An easy and cheap way to create secondary content for a site is the following:
- Go to YouTube and search for some keywords in your niche.
- Find informative videos (not too long) that don’t have very strong branding and little or no calls to action. In other words, you don’t want a video that very effectively advertises a website other than yours.
- Embed the videos in a post or page on your site.
- Order a video transcription from SubPly (costs $0.99 per video minute).
- Add the transcript below the video.
Presto! You’ve got yourself some relevant, interesting, media-rich content!
Note that this is an experimental method. My hope is that Google sees the transcripts as a real value-addition to the videos (which they are, in my opinion) and potentially assigns my post with the video a higher relevancy for the main keyword than the original video on YouTube.
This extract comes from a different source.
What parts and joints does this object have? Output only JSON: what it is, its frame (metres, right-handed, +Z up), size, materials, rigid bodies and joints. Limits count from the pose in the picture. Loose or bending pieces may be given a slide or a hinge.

I don’t know if this will actually happen, though.
In conclusion, I can recommend both Content Authority and Text Broker, provided that you use articles of quality level 3 and above. What I recommend even more is that you spend some time finding a writer who’s personal style and expertise are a good match for what you are looking for. In general, I prefer quality over quantity and I’d much rather invest $100 into 5 long, high-quality articles than into 20 junk-articles.
As for my project: for all sites involved, I will keep new content rolling in, from the sources mentioned above. The next step is getting backlinks and getting the sites ranked. I’ve made a few orders already, but it’s still too soon to report on any results. Once I’ve tested a bunch of services and gotten some link-reports and ranking movements back, I’ll let you know.